>> begin RECORDS SHOWN
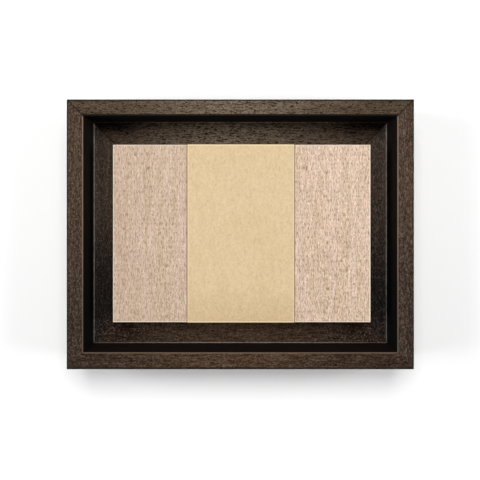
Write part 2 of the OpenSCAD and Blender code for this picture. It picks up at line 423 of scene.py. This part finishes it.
def place_in_frame(tree):
    """A place on a rail, how far it is from the frame's middle, and how far in from its outer faces."""
    at = place_on_piece(tree)
    at.from_middle = calc(tree, "ABSOLUTE", at.x)
    at.from_side = less(tree, FRAME_W / 2, at.from_middle)
    at.from_end = less(tree, FRAME_H / 2, calc(tree, "ABSOLUTE", at.z))
    at.inset = calc(tree, "MINIMUM", at.from_side, at.from_end)
    return at


def place_on_block(tree):
    """A place on the block or the band, how far it is from their middle lines, and if it is in front."""
    at = place_on_piece(tree)
    at.in_front = fade(tree, at.y, BLOCK_FACE_Y + 1.2 * MM, BLOCK_FACE_Y + 0.6 * MM)
    at.from_level = distance(tree, at.z, BLOCK_UP)
    at.from_band = distance(tree, at.x, BAND_RIGHT)

    # The painted highlights along the lower edges are a little wider than those along the upper ones
    at.toward_edge = total(tree, at.from_level, times(tree, fade(tree, at.z, 0.0, -10 * MM), 0.2 * MM))
    return at


def oak_sheen_share(tree, at, rail):
    """1 where the painted sheen is strongest: toward the middle of a level rail and the top of an upright
    one.
    """
    if rail.axis == 0:
        off_middle = calc(tree, "ABSOLUTE", total(tree, at.x, 4 * MM))
        return fade(tree, off_middle, 86 * MM, -4 * MM)
    return fade(tree, at.z, -46 * MM, 34 * MM)


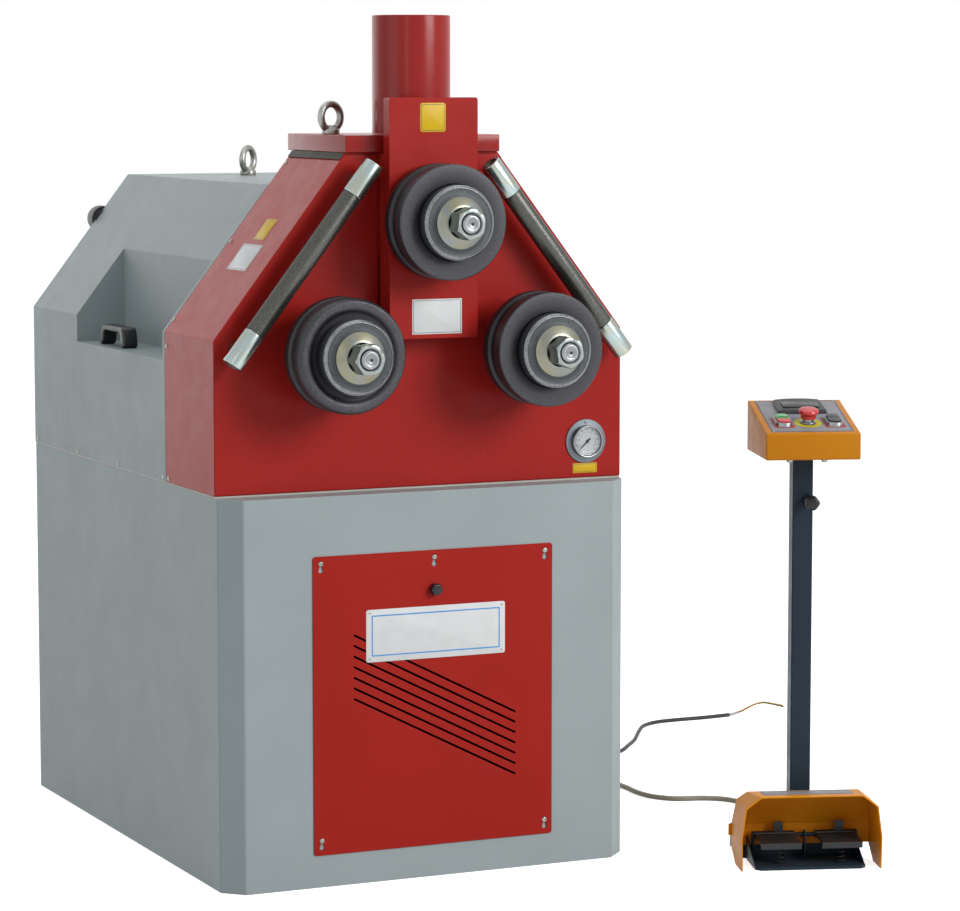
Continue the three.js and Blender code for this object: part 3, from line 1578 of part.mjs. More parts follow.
// Control box: folded desk with a sloped face, on a stem that slides in the post
const deskSlope = Math.atan2(box.backTop - box.frontTop, box.back - box.front);
function onDesk(form) {
  return form.rotateX(deskSlope).translate(-box.half, box.front, box.frontTop);
}
function buttonPlaces() {
  const step = button.reach + button.gap / 2;
  return {
    start_button: [box.bezelLeft, box.bezelUp + step, 'greenPlastic'],
    stop_button: [box.bezelLeft, box.bezelUp - step, 'redPlastic'],
    raise_button: [box.bezelRight, box.bezelUp + step, 'blackPlastic'],
    lower_button: [box.bezelRight, box.bezelUp - step, 'blackPlastic'],
  };
}
function controlBox() {
  const b = box;
  const profile = (inset) => [
    [b.front + inset, b.bottom + inset],
    [b.back - inset, b.bottom + inset],
    [b.back - inset, b.backTop - inset / Math.cos(deskSlope) - inset * Math.tan(deskSlope)],
    [b.front + inset, b.frontTop - inset / Math.cos(deskSlope) + inset * Math.tan(deskSlope)],
  ];
  const outside = drawnAcross(inPlane(profile(0)), -b.half, b.half);
  const inside = drawnAcross(inPlane(profile(b.wall)), -b.half + b.wall, b.half - b.wall);
  const stemHalf = b.stem / 2;
  const stemBottom = b.bottom - b.stemLength;
  const stem = block([-stemHalf, -stemHalf, stemBottom], [stemHalf, stemHalf, b.bottom + b.wall / 2]);
  const bore = block(
    [-stemHalf + b.stemWall, -stemHalf + b.stemWall, stemBottom - overrun],
    [stemHalf - b.stemWall, stemHalf - b.stemWall, b.bottom + b.wall + overrun],
  );
  const bezels = [b.bezelLeft, b.bezelRight].map((x) => {
    const frameShape = roundedRectangle(b.bezelHalf, b.bezelReach, b.bezelLip);
    return onDesk(raised(frameShape, -b.wall / 2, b.bezelHeight).translate(x, b.bezelUp, 0));
  });
  const wells = Object.values(buttonPlaces()).map(([x, up]) => {
    const well = roundedRectangle(button.half + seat, button.reach + seat, button.corner);
    return onDesk(raised(well, -b.wall - overrun, b.bezelHeight + overrun).translate(x, up, 0));
  });
  const estopHole = turnedUp(
    disc(bored(estop.stem / 2, round.small), -b.wall - overrun, overrun),
    round.small,
  );
  wells.push(onDesk(estopHole.translate(b.estopX, b.estopUp, 0)));
  const body = join(cut(outside, inside), stem, ...bezels);
  return piece('control_box', cut(body, bore, ...wells), 'orangePaint');
}
function pushButton(name, [x, up, finish]) {
  const b = button;
  const top = box.bezelHeight + b.proud;
  const cap = raised(roundedRectangle(b.half, b.reach, b.corner), -b.depth, top);
  return piece(name, onDesk(cap.translate(x, up, 0)), finish);
}
function emergencyStop() {
  const e = estop;
  const capBottom = e.stemProud;
  const r = e.cap / 2;
  const bore = e.spindle / 2 + seat;
  const cap = [
    [bore, capBottom],
    [e.capBase / 2, capBottom],
    [r - e.crown / 2, capBottom + e.crown],
    [r, capBottom + 2 * e.crown],
  ];
  cap.push(
    [r - e.crown / 4, capBottom + e.capHeight - e.crown],
    [r - e.crown, capBottom + e.capHeight],
    [0, capBottom + e.capHeight],
  );
  cap.push(
    [0, capBottom + e.spindleReach + seat],
    [bore, capBottom + e.spindleReach + seat],
    [bore, capBottom],
  );
  const stemTop = capBottom - seat;
  const stem = [
    [0, -e.stemDepth],
    [e.stem / 2, -e.stemDepth],
    [e.stem / 2, stemTop],
    [e.spindle / 2, stemTop],
  ];
  stem.push([e.spindle / 2, capBottom + e.spindleReach], [0, capBottom + e.spindleReach]);
  const place = (profile) => onDesk(turnedUp(profile, round.middle).translate(box.estopX, box.estopUp, 0));
  return [
    piece('estop_stem', place(stem), 'blackPlastic'),
    piece('estop_button', place(cap), 'redPlastic'),
  ];
}

// Position readout: a plinth on the sloped face with a raised surround and a sunken window
function displayUnit() {
  const d = display;
  const halfWide = (d.right - d.left) / 2;
  const halfHigh = (d.high - d.low) / 2;
  const plinth = raised(roundedRectangle(halfWide, halfHigh, d.corner), seat, d.base);
  const back = [
    [0, d.base / 2],
    [0, d.base],
    [halfHigh, d.hoodHeight],
    [2 * halfHigh - d.corner / 2, d.hoodHeight],
    [2 * halfHigh, d.base / 2],
  ];
  const wedge = drawnAcross(
    inPlane(back),
    -halfWide + d.hoodWall,
    halfWide - d.hoodWall,
  ).translate(0, -halfHigh, 0);
  const lift = Math.atan2(d.hoodHeight - d.base, halfHigh);
  const window = block(
    [-halfWide + d.windowLip, d.hoodWall, -d.windowDepth],
    [halfWide - d.windowLip, halfHigh - d.hoodWall, overrun],
  );
  window.rotateX(lift).translate(0, -halfHigh, d.base);
  const form = cut(join(plinth, wedge), window).translate((d.left + d.right) / 2, (d.low + d.high) / 2, 0);
  return piece('display_unit', onDesk(form), 'blackPlastic');
}

function machine() {
  const made = group(baseCabinet(), frontPanel(), panelKnob(), frontCover(), rearHousing(), rollFrame());
  made.add(pressCylinder(), pistonRod(), ramSlide(), topDrive(), lowerGearbox());
  made.add(bearingCartridge('top_bearing', 0, shafts.high, ram.blockBack));
  made.add(bearingCartridge('left_bearing', -shafts.spread, shafts.low, frame.back));
  made.add(bearingCartridge('right_bearing', shafts.spread, shafts.low, frame.back));
  made.add(rollSet('top', 0, shafts.high), rollSet('left', -shafts.spread, shafts.low));
  made.add(rollSet('right', shafts.spread, shafts.low));
  made.add(guideBar('left', -1), guideBar('right', 1), gaugeSet());
  made.add(eyeBolt('eye_bolt_front', eye.frontX, eye.frontY, roofTop, eye.frontTurn));
  made.add(eyeBolt('eye_bolt_rear', 0, eyeBack, housing.roof, eye.rearTurn));
  made.add(recessHandle(), rearWallCap(), powerPack(), electricalBox(), glandPlate());
  made.position.y = -cabinet.depth / 2;
  return made;
}

function controlPedestal() {
  const made = group(pedestalBase(), pedalHood(), controlPost(), postKnob(), controlBox(), displayUnit());
  made.add(footPedal('pedal_left', pedal.leftCentre), footPedal('pedal_right', pedal.rightCentre));
  made.add(returnSpring('spring_left', pedal.leftCentre), returnSpring('spring_right', pedal.rightCentre));
  made.add(...emergencyStop());
  for (const [name, place] of Object.entries(buttonPlaces())) made.add(pushButton(name, place));
  made.position.set(pedestal.x, pedestal.y, 0);
  made.rotation.z = THREE.MathUtils.degToRad(pedestal.turn);
  return made;
}

const bender = group(machine(), controlPedestal());
bender.add(
  cord('control_cable', controlCable, 'greyRubber'),
  cord('supply_lead', supplyLead, 'blackRubber'),
);

export default bender;
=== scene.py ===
# Floor-standing three-roll bender with its foot-pedal pedestal: the looks of each piece.
# Metres, +Z up, front towards -Y. Shapes are worked out in millimetres and placed by the matrices below.
import math
import bmesh
import bpy
import numpy as np
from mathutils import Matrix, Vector


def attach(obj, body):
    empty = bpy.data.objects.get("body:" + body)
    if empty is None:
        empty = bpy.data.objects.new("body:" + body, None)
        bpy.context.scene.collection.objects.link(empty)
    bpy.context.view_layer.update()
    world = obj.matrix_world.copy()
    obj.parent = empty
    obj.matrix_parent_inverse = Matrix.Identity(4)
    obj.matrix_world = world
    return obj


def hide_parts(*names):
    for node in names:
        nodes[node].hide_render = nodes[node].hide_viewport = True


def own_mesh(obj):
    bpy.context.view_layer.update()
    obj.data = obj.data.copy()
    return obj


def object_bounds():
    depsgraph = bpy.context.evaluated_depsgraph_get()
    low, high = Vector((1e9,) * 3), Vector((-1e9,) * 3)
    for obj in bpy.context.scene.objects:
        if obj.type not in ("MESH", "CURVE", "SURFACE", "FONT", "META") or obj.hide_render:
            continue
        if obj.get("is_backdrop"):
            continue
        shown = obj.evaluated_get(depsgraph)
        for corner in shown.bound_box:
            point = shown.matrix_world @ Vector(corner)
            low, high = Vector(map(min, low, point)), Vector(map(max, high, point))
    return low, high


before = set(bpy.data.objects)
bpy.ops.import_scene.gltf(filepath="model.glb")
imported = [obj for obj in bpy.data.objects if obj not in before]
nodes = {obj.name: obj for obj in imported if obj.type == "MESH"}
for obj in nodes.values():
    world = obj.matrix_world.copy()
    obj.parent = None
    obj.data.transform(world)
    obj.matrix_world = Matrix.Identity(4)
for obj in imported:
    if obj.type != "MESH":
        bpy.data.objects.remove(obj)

cadBox = [list(corner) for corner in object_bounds()]
mm = 0.001


# Frames: millimetres in a part's own frame to metres in the row's frame

# Unit matrix with the shift in its last column
def shifted(x, y, z):
    m = np.eye(4)
    m[:3, 3] = x, y, z
    return m


# Turn about an axis: cosine and sine of the angle in the plane of the other two
def turnedAbout(axis, degrees):
    c, s = math.cos(math.radians(degrees)), math.sin(math.radians(degrees))
    i, j = {"x": (1, 2), "y": (2, 0), "z": (0, 1)}[axis]
    m = np.eye(4)
    m[i, i], m[i, j], m[j, i], m[j, j] = c, -s, s, c
    return m


stand = {"x": 727.4, "y": -695.6, "turn": -18.7}  # the pedestal beside the machine
controlBox = {"half": 91.7, "front": -119, "back": 83, "bottom": 791.8, "frontTop": 843.1, "backTop": 889.5}
toMetres = np.diag([mm, mm, mm, 1.0])
row = np.eye(4)  # for shapes that are in the row's metres already
machine = toMetres @ shifted(0, -570, 0)
pedestal = toMetres @ shifted(stand["x"], stand["y"], 0) @ turnedAbout("z", stand["turn"])
deskRise, deskRun = controlBox["backTop"] - controlBox["frontTop"], controlBox["back"] - controlBox["front"]
deskFoot = shifted(-controlBox["half"], controlBox["front"], controlBox["frontTop"])
desk = pedestal @ deskFoot @ turnedAbout("x", math.degrees(math.atan2(deskRise, deskRun)))

# Camera: the photograph's viewing angle
print("stage: camera")
view = {"place": (-2.6580, -6.5462, 1.5184), "turn": (83.808, 0, -24.758),
        "lens": 130.744, "sensor": 36, "far": 60}
cameraData = bpy.data.cameras.new("camera")
cameraData.sensor_width, cameraData.lens, cameraData.clip_end = view["sensor"], view["lens"], view["far"]
camera = bpy.data.objects.new("camera", cameraData)
camera.location = view["place"]
camera.rotation_euler = [math.radians(degrees) for degrees in view["turn"]]
bpy.context.scene.collection.objects.link(camera)
bpy.context.scene.camera = camera
bpy.context.scene.view_settings.view_transform = "Standard"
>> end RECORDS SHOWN
> **EXERCISE DESCRIPTION**
Locate and copy each line in the data above that includes the word "empty".

> **OUTPUT FOR THIS TASK**
    empty = bpy.data.objects.get("body:" + body)
    if empty is None:
        empty = bpy.data.objects.new("body:" + body, None)
        bpy.context.scene.collection.objects.link(empty)
    obj.parent = empty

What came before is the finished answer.